Un manque de mécanismes institutionnels au niveau gouvernemental supérieur pose aussi des défis de coordination. La réponse au SRAS au Canada en 2002 a été affaiblie par la fragmentation des mandats de différents départements gouvernementaux. La situation s’est toutefois améliorée au Canada par la suite.

Santé publique, santé animale et agriculture

Les trois grandes agences internationales responsables de la santé publique, de la santé des animaux et de l’agriculture ont récemment fait de grands progrès pour intégrer la surveillance et la gouvernance pour les infections au niveau mondial.

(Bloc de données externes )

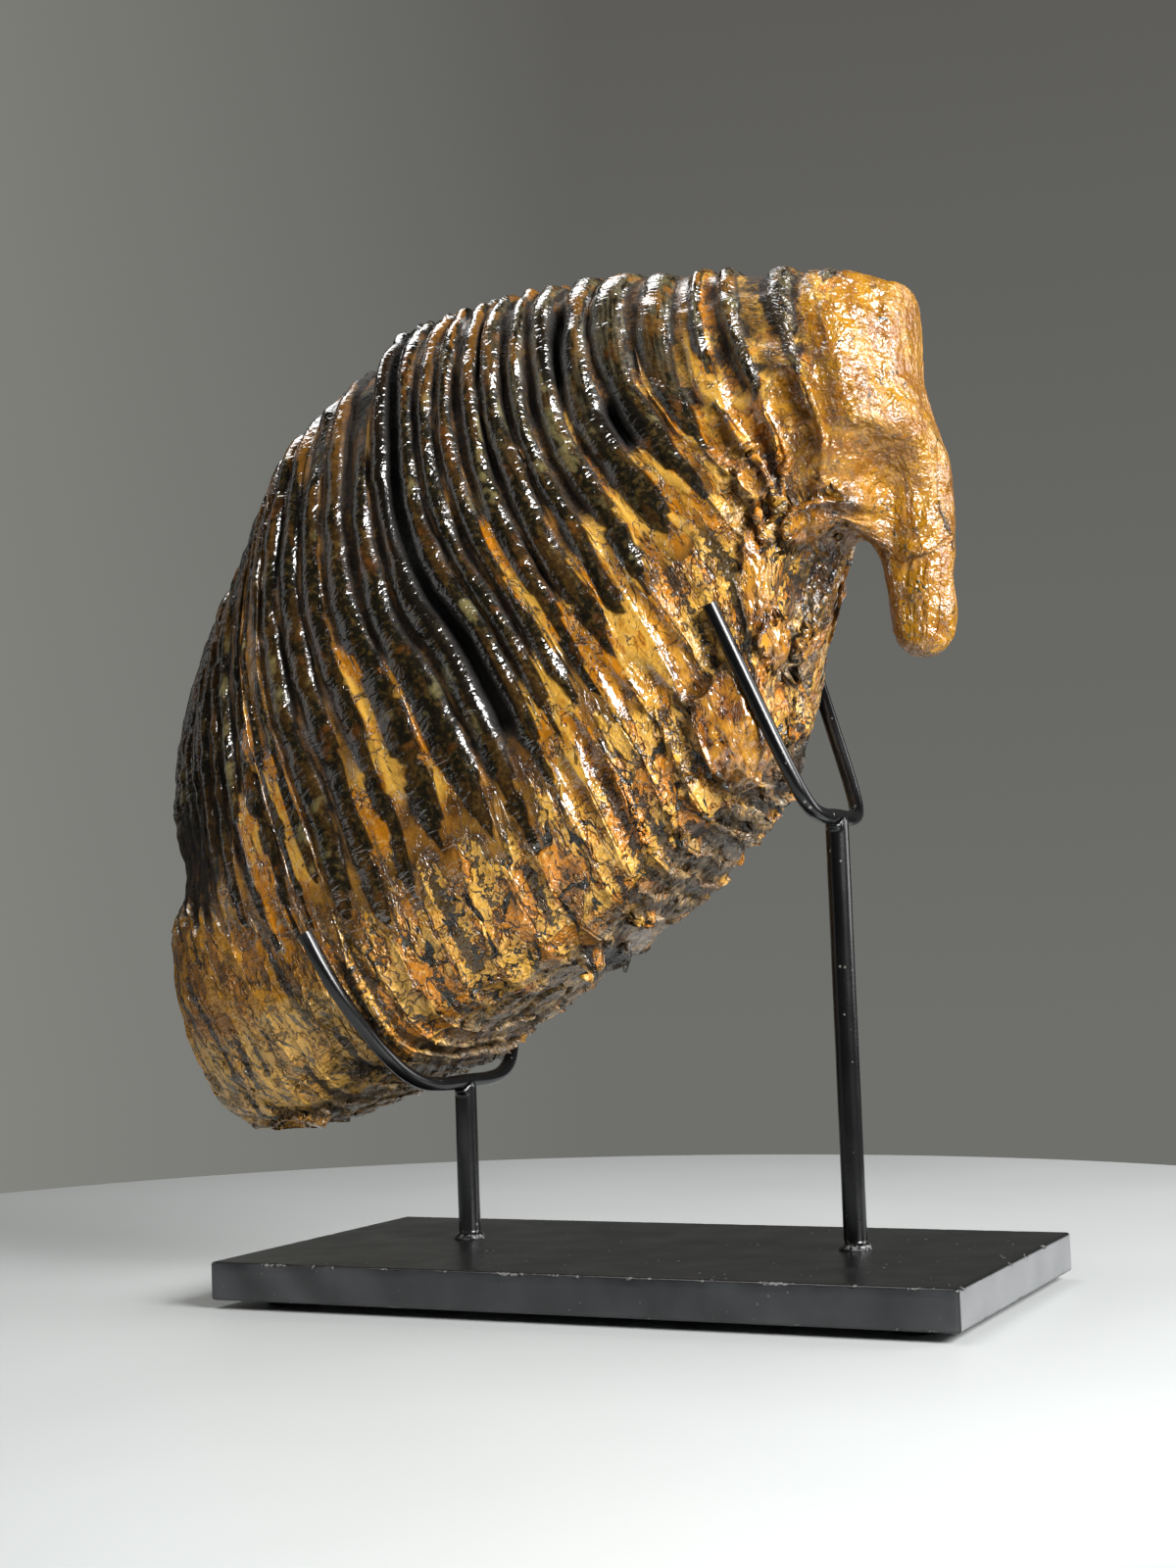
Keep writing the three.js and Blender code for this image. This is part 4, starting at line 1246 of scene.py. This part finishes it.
# Enamel is olive black with gold flecks, pale worn patches and fine cracks across each ridge.
def paintEnamel(tree, read, look):
    enamelCells = cellSpace(tree, look.space, (6 * mm, 2 * mm, 6 * mm), 4 * mm, 3 * mm)
    enamelEdge = put(tree, "ShaderNodeTexVoronoi", {"Vector": enamelCells, "Scale": 1},
                     feature="DISTANCE_TO_EDGE")
    crackle = put(tree, "ShaderNodeMapRange", {"Value": enamelEdge, "From Max": 0.14, "To Min": 1,
                                               "To Max": 0})
    fleck = put(tree, "ShaderNodeMapRange", {"Value": look.small, "From Min": 0.5, "From Max": 0.75,
                                             "To Max": 0.6})
    olive = put(tree, "ShaderNodeMix", {0: look.medium, 6: "#0a0905", 7: "#221d10"}, out=2, data_type="RGBA")
    flecked = put(tree, "ShaderNodeMix", {0: fleck, 6: olive, 7: "#675025"}, out=2, data_type="RGBA")
    patch = put(tree, "ShaderNodeTexNoise", {"Vector": look.space, "Scale": 1 / (9 * mm), "Detail": 3,
                                             "Roughness": 0.6})
    wornThin = put(tree, "ShaderNodeMapRange",
                   {"Value": patch, "From Min": 0.6, "From Max": 0.68, "To Max": 0.7})
    thinned = put(tree, "ShaderNodeMix", {0: wornThin, 6: flecked, 7: "#7f744b"}, out=2, data_type="RGBA")
    rusty = put(tree, "ShaderNodeMapRange", {"Value": patch, "From Min": 0.4, "From Max": 0.33,
                                             "To Max": 0.5})
    stained = put(tree, "ShaderNodeMix", {0: rusty, 6: thinned, 7: "#6e3f14"}, out=2, data_type="RGBA")
    # worn faces near the chewing edge of the front plates show pale grey streaks: partly worn enamel, partly
    # a painted sheen for their glossy highlights
    frontward = put(tree, "ShaderNodeMapRange", {"Value": read["place"], "From Min": 13.5, "From Max": 16})
    upward = put(tree, "ShaderNodeMapRange", {"Value": read["down"], "From Min": 0.42, "From Max": 0.15})
    wornSheenFace = put(tree, "ShaderNodeMath", {0: frontward, 1: upward}, operation="MULTIPLY")
    wornSheenStreak = put(tree, "ShaderNodeMapRange", {"Value": look.streak, "From Min": 0.42, "From Max": 0.6})
    greyedWithSheen = put(tree, "ShaderNodeMath", {0: wornSheenFace, 1: wornSheenStreak}, operation="MULTIPLY")
    worn = put(tree, "ShaderNodeMix", {0: greyedWithSheen, 6: stained, 7: "#5f5743"}, out=2, data_type="RGBA")
    # the ridges' tips and edges are stained ochre in places
    tipward = put(tree, "ShaderNodeMapRange", {"Value": read["down"], "From Min": 0.25, "From Max": 0.04,
                                               "To Min": 0.1, "To Max": 0.8})
    tipPatch = put(tree, "ShaderNodeMapRange", {"Value": look.tone, "From Min": 0.5, "From Max": 0.56})
    tipShare = put(tree, "ShaderNodeMath", {0: tipward, 1: tipPatch}, operation="MULTIPLY")
    tipped = put(tree, "ShaderNodeMix", {0: tipShare, 6: worn, 7: "#9c6826"}, out=2, data_type="RGBA")
    look.crackShare = put(tree, "ShaderNodeMath", {0: crackle, 1: 0.35}, operation="MULTIPLY")
    look.enamel = put(tree, "ShaderNodeMix", {0: look.crackShare, 6: tipped, 7: "#070604"}, out=2,
                      data_type="RGBA")


# Root and wide cement bands are flakes of pale tan, ochre and brown, scribbled with fine dark lines.
def paintDentine(tree, read, look):
    look.tanShare = put(tree, "ShaderNodeMapRange", {"Value": look.tone, "From Min": 0.46, "From Max": 0.53})
    tan = put(tree, "ShaderNodeMix", {0: look.tanShare, 6: "#c47a12", 7: "#dfa945"}, out=2, data_type="RGBA")
    brownShare = put(tree, "ShaderNodeMapRange",
                     {"Value": look.medium, "From Min": 0.5, "From Max": 0.62, "To Max": 0.65})
    browned = put(tree, "ShaderNodeMix", {0: brownShare, 6: tan, 7: "#925f19"}, out=2, data_type="RGBA")
    look.paleShare = put(tree, "ShaderNodeMapRange",
                         {"Value": look.small, "From Min": 0.55, "From Max": 0.66, "To Max": 0.45})
    earth = put(tree, "ShaderNodeMix", {0: look.paleShare, 6: browned, 7: "#e4be76"}, out=2, data_type="RGBA")
    scribble = wander(tree, look.space, (3 * mm, 8 * mm, 6 * mm), 0.7, look.large, (0.006, 0.026))
    shortLines = wander(tree, look.space, (7 * mm, 3.4 * mm, 6 * mm), 0.5, look.medium, (-0.012, 0.018))
    flakeEdge = contour(tree, look.tone, 0.462, look.medium, (0.003, 0.016))
    look.flake = put(tree, "ShaderNodeMapRange", {"Value": look.tone, "From Min": 0.465, "From Max": 0.495})
    lines = put(tree, "ShaderNodeMath", {0: scribble, 1: shortLines}, operation="MAXIMUM")
    look.fineLines = put(tree, "ShaderNodeMath", {0: lines, 1: flakeEdge}, operation="MAXIMUM")
    look.inked = put(tree, "ShaderNodeMath", {0: look.fineLines, 1: 0.8}, operation="MULTIPLY")
    look.scribbled = put(tree, "ShaderNodeMix", {0: look.inked, 6: earth, 7: "#2a1e10"}, out=2,
                         data_type="RGBA")


# Cement between the ridges is dark amber to rust, paling to the root's ochre, and darker deep in the grooves.
def paintCement(tree, read, look):
    look.rustShare = put(tree, "ShaderNodeMapRange",
                         {"Value": look.medium, "From Min": 0.4, "From Max": 0.62})
    amber = put(tree, "ShaderNodeMix", {0: look.rustShare, 6: "#8a5f26", 7: "#4a2e12"}, out=2,
                data_type="RGBA")
    amberShare = put(tree, "ShaderNodeMapRange", {"Value": read["ochre"], "To Min": 0.12, "To Max": 0.92})
    cementLined = put(tree, "ShaderNodeMix", {0: amberShare, 6: amber, 7: look.scribbled}, out=2,
                      data_type="RGBA")
    # deep in the grooves the cement is painted near black: partly dirt, partly painted shade
    dirtAndShadeDepth = put(tree, "ShaderNodeMath", {0: look.small, 1: 3.2, 2: read["depth"]},
                    operation="MULTIPLY_ADD")
    dirtAndShade = put(tree, "ShaderNodeMapRange", {"Value": dirtAndShadeDepth, "From Min": 3.5, "From Max": 5.0,
                                            "To Max": 0.9})
    look.cement = put(tree, "ShaderNodeMix", {0: dirtAndShade, 6: cementLined, 7: "#0d0804"}, out=2, data_type="RGBA")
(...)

Il y a toutefois encore place à l’amélioration pour développer de meilleures méthodes de gouvernance pour répondre aux épidémies de zoonoses en utilisant les principes de « Un monde, une santé ».

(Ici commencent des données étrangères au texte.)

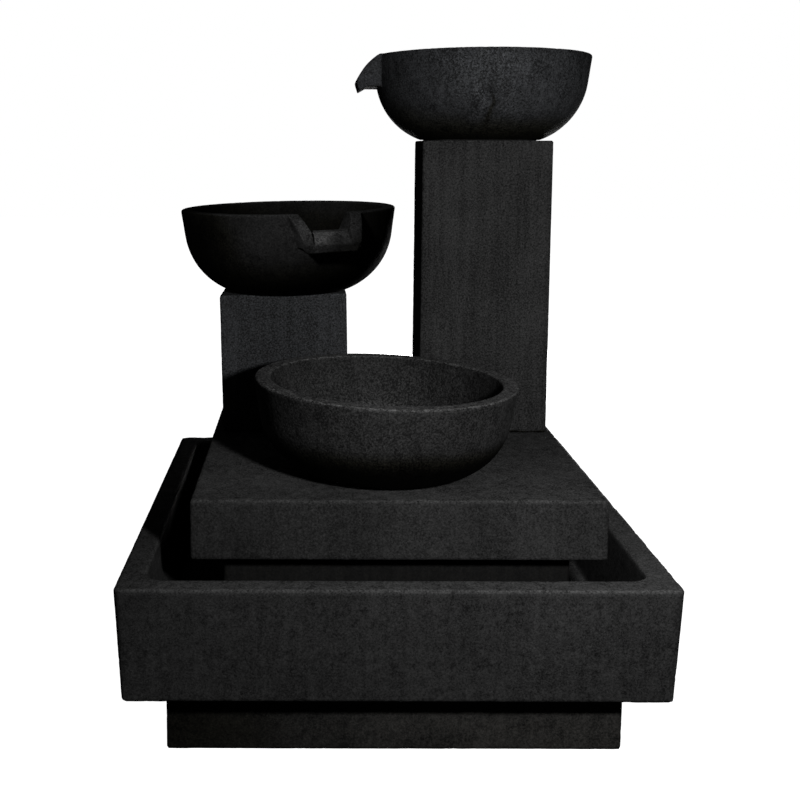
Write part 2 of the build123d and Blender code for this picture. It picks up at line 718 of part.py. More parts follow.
def make_volute_plate():
    """Front plate of the chamber: inlet eye, three spokes and the bushing's hub."""
    thickness = PUMP_FRONT_Y - PLATE_Y
    with BuildPart() as plate:
        with BuildSketch(cross_plane(PLATE_Y)):
            Circle(PLATE_R)
            Circle(PLATE_EYE_R, mode=Mode.SUBTRACT)
            with PolarLocations(PLATE_EYE_R / 2, SPOKE_COUNT, start_angle=90):
                Rectangle(SPOKE_LENGTH, SPOKE_WIDTH)
            Circle(HUB_R)
            Circle(BUSH_R, mode=Mode.SUBTRACT)
        extrude(amount=thickness)
    return plate.part


def make_outlet_adapter():
    """Barbed outlet that plugs into the housing's socket."""
    foot_z = PUMP_TOP_Z - OUTLET_SOCKET_DEPTH
    barbs_z = PUMP_TOP_Z + BARB_RISE
    with BuildPart() as adapter:
        add(ring(Plane((PUMP_X, COLUMN_Y, foot_z)), OUTLET_SOCKET_R, 0, barbs_z - foot_z))
        for index in range(BARB_COUNT):
            with Locations((PUMP_X, COLUMN_Y, barbs_z + (index + 0.5) * BARB_PITCH)):
                Cone(TUBE_BORE_R, BARB_NECK_R, BARB_PITCH)
        bore_length = barbs_z - foot_z + BARB_COUNT * BARB_PITCH
        add(ring(Plane((PUMP_X, COLUMN_Y, foot_z)), OUTLET_R, 0, bore_length), mode=Mode.SUBTRACT)
    return adapter.part


def make_suction_cups():
    """Four rubber cups that hold the pump on the basin floor."""
    centres = square_centres(CUP_SPREAD_X, CUP_SPREAD_Y, PUMP_X, (PUMP_BACK_Y + PUMP_FRONT_Y) / 2)
    skirt = PUMP_FOOT_GAP / 2
    with BuildPart() as cups:
        for x, y in centres:
            with Locations((x, y, POOL_FLOOR_Z + skirt / 2)):
                Cone(SEAT_PAD_R, HUB_R, skirt)
            with Locations((x, y, POOL_FLOOR_Z + skirt + skirt / 2)):
                Cylinder(HUB_R, skirt)
    return cups.part


def slot_row(height):
    """Five upright slots, shared by the cover and its slider."""
    with BuildSketch() as slots:
        with GridLocations(SLOT_PITCH, 0, SLOT_COUNT, 1):
            SlotOverall(height, SLOT_WIDTH, rotation=90)
    return slots.sketch


def make_pump_cover():
    """Pull-off intake cover with upright slots and two rails for the slider."""
    slots = slot_row(SLOT_HEIGHT)
    front_y = COVER_Y + COVER_DEPTH
    rail_z = SLIDER_HEIGHT / 2 + COVER_GAP + RAIL / 2
    with BuildPart() as cover:
        with BuildSketch(cross_plane(COVER_Y)):
            RectangleRounded(PUMP_WIDTH, PUMP_HEIGHT, PUMP_EDGE)
        extrude(amount=COVER_DEPTH)
        with BuildSketch(cross_plane(COVER_Y)):
            RectangleRounded(PUMP_WIDTH - 2 * COVER_SKIN, PUMP_HEIGHT - 2 * COVER_SKIN, PUMP_EDGE - COVER_SKIN)
        extrude(amount=COVER_DEPTH - COVER_SKIN, mode=Mode.SUBTRACT)
        with BuildSketch(cross_plane(front_y)):
            with Locations((0, rail_z), (0, -rail_z)):
                Rectangle(SLIDER_WIDTH + SLOT_PITCH, RAIL)
        extrude(amount=SLIDER_THICKNESS + 2 * COVER_GAP)
        with BuildSketch(cross_plane(front_y)):
            add(slots)
        extrude(amount=-COVER_DEPTH / 2, mode=Mode.SUBTRACT)
    return cover.part


def make_flow_slider():
    """Slotted shutter in front of the cover's slots, with a thumb rib."""
    slots = slot_row(SLOT_HEIGHT)
    back_y = COVER_Y + COVER_DEPTH + COVER_GAP
    rib_x = SLIDER_WIDTH / 2 - SLIDER_THICKNESS
    with BuildPart() as slider:
        with BuildSketch(cross_plane(back_y)):
            Rectangle(SLIDER_WIDTH, SLIDER_HEIGHT)
            add(slots, mode=Mode.SUBTRACT)
        extrude(amount=SLIDER_THICKNESS)
        with BuildSketch(cross_plane(back_y + SLIDER_THICKNESS)):
            with Locations((rib_x, 0)):
                Rectangle(SLIDER_THICKNESS, SLIDER_HEIGHT / 2)
        extrude(amount=SLIDER_GRIP)
    return slider.part


# ---------------------------------------------------------------- plumbing


def make_hose_clamps():
    """Worm-drive bands round both ends of the riser tube, each with its screw."""
    band_r = TUBE_R + CLAMP_THICKNESS
    with BuildPart() as clamps:
        for foot_z in (TUBE_FOOT_Z + CLAMP_RISE / 2, TUBE_TOP_Z - CLAMP_RISE / 2 - CLAMP_WIDTH):
            add(ring(Plane((PUMP_X, COLUMN_Y, foot_z)), band_r, TUBE_R, CLAMP_WIDTH))
            screw_y = COLUMN_Y + band_r + CLAMP_SCREW_R / 2
            with Locations(Location((PUMP_X, screw_y, foot_z + CLAMP_WIDTH / 2), (0, 90, 0))):
                Cylinder(CLAMP_SCREW_R, CLAMP_SCREW_LENGTH)
            add(ring(Plane((PUMP_X, COLUMN_Y, foot_z)), TUBE_R, 0, CLAMP_WIDTH), mode=Mode.SUBTRACT)
    return clamps.part


def make_bulkhead_stem():
    """Hollow stem through the top bowl's foot: flange inside the bowl, hose barb below."""
    floor_z = TOP_FOOT_Z + BOWL_FLOOR
    barb_top_z = TUBE_TOP_Z + BARB_RISE
    barb_foot_z = TUBE_TOP_Z - BARB_COUNT * BARB_PITCH
    with BuildPart() as stem:
        add(
            ring(
                Plane((PUMP_X, COLUMN_Y, barb_foot_z)),
                TUBE_BORE_R - STEM_FIT,
                0,
                barb_top_z - barb_foot_z,
            )
        )
        add(ring(Plane((PUMP_X, COLUMN_Y, barb_top_z)), STEM_R, 0, floor_z + WASHER - barb_top_z))
        add(ring(Plane((PUMP_X, COLUMN_Y, floor_z + WASHER)), STEM_FLANGE_R, 0, STEM_FLANGE))
        bore_length = floor_z + WASHER + STEM_FLANGE - barb_foot_z
        add(ring(Plane((PUMP_X, COLUMN_Y, barb_foot_z)), OUTLET_R, 0, bore_length), mode=Mode.SUBTRACT)
    return stem.part


def make_bulkhead_nut():
    """Hexagonal nut under the top bowl's foot, inside the column's channel."""
    with BuildPart() as nut:
        with BuildSketch(Plane((PUMP_X, COLUMN_Y, TOP_FOOT_Z - WASHER - NUT_THICKNESS))):
            RegularPolygon(NUT_R, NUT_SIDES)
            Circle(STEM_R, mode=Mode.SUBTRACT)
        extrude(amount=NUT_THICKNESS)
    return nut.part


def make_bulkhead_washers():
    """Rubber washers above and below the top bowl's foot."""
    with BuildPart() as washers:
        for foot_z in (TOP_FOOT_Z + BOWL_FLOOR, TOP_FOOT_Z - WASHER):
            add(ring(Plane((PUMP_X, COLUMN_Y, foot_z)), WASHER_R, STEM_R, WASHER))
    return washers.part


# ---------------------------------------------------------------- build and write

os.makedirs("parts", exist_ok=True)

plinth_pad_half = (PLINTH_SIDE - PLINTH_WALL) / 2
pedestal_pad_half = (PEDESTAL_SIDE - PEDESTAL_WALL) / 2
column_pad_half_y = (COLUMN_DEPTH - COLUMN_CORE) / 4 + COLUMN_CORE / 2
short_pads_xy = square_centres(
    SHORT_COLUMN_WIDTH / 2 - 2 * SEAT_PAD_R, column_pad_half_y, SHORT_COLUMN_X, COLUMN_Y
)
tall_pads_xy = square_centres(
    TALL_COLUMN_WIDTH / 2 - 2 * SEAT_PAD_R, column_pad_half_y, TALL_COLUMN_X, COLUMN_Y
)
slab_top = Plane.XY.offset(SLAB_TOP_Z)
short_column_top = Plane(SHORT_COLUMN_PLACE).offset(SHORT_COLUMN_HEIGHT)
tall_column_top = Plane.XY.offset(TALL_COLUMN_TOP_Z)
tall_column_height = TALL_COLUMN_TOP_Z - TALL_COLUMN_FOOT_Z

finish(hollow_block(PLINTH_SIDE, PLINTH_WALL, 0, PLINTH_HEIGHT, 0), "plinth")
finish(
    flat_pads(square_centres(plinth_pad_half, plinth_pad_half, 0, 0), PLINTH_HEIGHT, PAD_THICKNESS),
    "basin_pads",
)
finish(make_basin(), "basin")
finish(make_drain_plug(), "drain_plug")
finish(make_grommet(), "cord_grommet")
finish(make_pedestal(), "pump_pedestal")
finish(
    flat_pads(
        square_centres(pedestal_pad_half, pedestal_pad_half, STACK_X, 0), PEDESTAL_TOP_Z, PAD_THICKNESS
    ),
    "slab_pads",
)
finish(make_slab(), "slab")
with BuildPart() as column_pads:
    add(pads_between(short_pads_xy, slab_top, Plane(SHORT_COLUMN_PLACE), 0))
    add(flat_pads(tall_pads_xy, SLAB_TOP_Z, COLUMN_PAD_THICKNESS))
finish(column_pads.part, "column_pads")
short_column = make_column(
    SHORT_COLUMN_WIDTH,
    SHORT_COLUMN_HEIGHT,
    (-SHORT_CORE_X, SHORT_CORE_X),
    SHORT_COLUMN_HEIGHT - SHORT_CORE_CAP,
)
finish(placed(short_column, SHORT_COLUMN_PLACE), "short_column")
tall_column = make_column(TALL_COLUMN_WIDTH, tall_column_height, (0,), tall_column_height)
finish(placed(tall_column, TALL_COLUMN_PLACE), "tall_column")
finish(placed(spouted_bowl(STEM_HOLE_R), TOP_PLACE), "top_bowl")
finish(placed(spouted_bowl(0), MIDDLE_PLACE), "middle_bowl")
finish(placed(plain_bowl(), LOWER_PLACE), "lower_bowl")
finish(seat_ring(TOP_PLACE, BOWL_FOOT_R, tall_column_top), "top_bowl_seat")
finish(seat_ring(MIDDLE_PLACE, BOWL_FOOT_R, short_column_top), "middle_bowl_seat")
shims = pads_between(foot_ring(LOWER_PLACE, LOWER_FOOT_R), slab_top, Plane(LOWER_PLACE), SEAT_GAP)
finish(shims, "lower_bowl_shims")

finish(make_pump_housing(), "pump_housing")
finish(make_back_plate(), "pump_back_plate")
finish(make_cord_gland(), "pump_cord_gland")
finish(make_stator_core(), "stator_core")
finish(make_stator_coil(), "stator_coil")
finish(make_volute_plate(), "volute_plate")
finish(
    ring(cross_plane(PUMP_FRONT_Y - SEAL_DEPTH), SEAL_OUTER_R, SEAL_INNER_R, SEAL_DEPTH),
    "chamber_seal",
)
finish(ring(cross_plane(WELL_END_Y), SHAFT_R, 0, PLATE_Y + BUSH_LENGTH - WELL_END_Y), "rotor_shaft")
finish(make_bushings(), "shaft_bushings")
finish(ring(cross_plane(MAGNET_Y), MAGNET_R, SHAFT_R + SHAFT_FIT, MAGNET_LENGTH), "rotor_magnet")
finish(make_impeller(), "impeller")
finish(make_pump_cover(), "pump_cover")
finish(make_flow_slider(), "flow_slider")
finish(make_suction_cups(), "suction_cups")
finish(make_outlet_adapter(), "outlet_adapter")

tube_foot = Plane((PUMP_X, COLUMN_Y, TUBE_FOOT_Z))
finish(ring(tube_foot, TUBE_R, TUBE_BORE_R, TUBE_TOP_Z - TUBE_FOOT_Z), "riser_tube")
finish(make_hose_clamps(), "hose_clamps")
finish(make_bulkhead_stem(), "bulkhead_stem")
finish(make_bulkhead_nut(), "bulkhead_nut")
finish(make_bulkhead_washers(), "bulkhead_washers")
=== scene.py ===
"""Looks of the tiered water fountain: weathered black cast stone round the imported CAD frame.

Each casting is a detailed copy of its CAD node: the node's mesh is remeshed into small even quads,
then worn inwards with pits, trowel marks and chipped arrises, so it never grows past the CAD shape.
Everything is in metres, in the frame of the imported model: +X right, +Y back, +Z up.
"""

import itertools
import json
import math

import bpy
import numpy as np
from mathutils import Euler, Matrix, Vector


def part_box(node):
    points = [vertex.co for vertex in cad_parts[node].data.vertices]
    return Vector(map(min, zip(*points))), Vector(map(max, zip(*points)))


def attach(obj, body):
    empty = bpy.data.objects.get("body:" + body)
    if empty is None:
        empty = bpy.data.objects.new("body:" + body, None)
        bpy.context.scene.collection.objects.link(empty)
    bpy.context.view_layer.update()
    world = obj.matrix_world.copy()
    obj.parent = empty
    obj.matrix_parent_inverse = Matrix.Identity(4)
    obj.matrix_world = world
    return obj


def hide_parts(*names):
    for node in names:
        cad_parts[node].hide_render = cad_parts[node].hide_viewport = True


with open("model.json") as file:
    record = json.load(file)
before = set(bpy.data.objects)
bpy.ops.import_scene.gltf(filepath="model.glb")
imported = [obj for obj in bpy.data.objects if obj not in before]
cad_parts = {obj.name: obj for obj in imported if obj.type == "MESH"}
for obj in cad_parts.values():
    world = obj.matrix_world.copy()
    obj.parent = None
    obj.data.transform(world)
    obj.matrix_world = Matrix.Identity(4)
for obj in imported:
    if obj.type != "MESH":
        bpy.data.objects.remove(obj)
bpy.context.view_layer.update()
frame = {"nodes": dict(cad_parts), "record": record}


# ---------------------------------------------------------------- seeded noise on points

LATTICE = 64  # cells along each side of the repeating table of random numbers
SHIFT = 17.37  # cells; keeps the object's own origin away from a lattice corner


def random_table(seed, channels):
    """Seeded random numbers from 0 to 1 on a repeating cubic lattice."""
    return np.random.default_rng(seed).random((LATTICE, LATTICE, LATTICE, channels), dtype=np.float32)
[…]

Tedros Adhanom Ghebreyesus, directeur de l’OMS, s’exprime lors d’une conférence de presse à Genève après qu’une urgence mondiale ait été déclarée concernant le 2019-nCov. Jean‑Christophe Bott/Keystone via AP

Peu de gens se préoccupent du sort des nations les plus vulnérables qui sont souvent les plus affectées par les épidémies. Toutes actions et réponses aux épidémies devraient promouvoir l’équité en termes de santé et incorporer l’idée des Nations-Unies de « ne laisser personne de côté » grâce aux objectifs de développement durable.“

Il faudra également comprendre les précurseurs socio-économiques qui mènent à l’apparition de zoonoses. La présence de compagnies minières étrangères et l’exploitation forestière ont joué un rôle important lors de l’épidémie d’Ebola en Afrique de l’Ouest en contribuant aux conflits et en augmentant le risque d’exposition des humains aux chauves-souris porteuses du virus, tout en permettant à ces industries de s’enrichir.

Le rôle important que jouent les sciences sociales dans l’approche « Un monde, une santé » est mis à l’avant-plan afin de distinguer les impacts des facteurs historiques, politiques et économiques sur les zoonoses.

Tout ceci démontre qu’une réponse efficace aux épidémies telle que celle causée par le 2019-nCoV doit se faire avec l’approche « Un monde, une santé ». Notre nouveau Réseau-1SS canadien regroupe des experts de nombreuses disciplines. Il travaille en coordination avec des partenaires impliqués dans les politiques au niveau fédéral et dans d’autres réseaux mondiaux. Le but est de maximiser l’expertise disponible et de développer de nouvelles connaissances pour une meilleure gouvernance face aux risques posés par les maladies infectieuses.

Alors que la portée et le danger réels du nouveau coronavirus demeurent inconnus, le succès d’une initiative comme ce réseau est réel. Et l’objectif est très clair : stopper à la fois la pandémie et celle de la peur. Les deux objectifs peuvent être assurément atteints.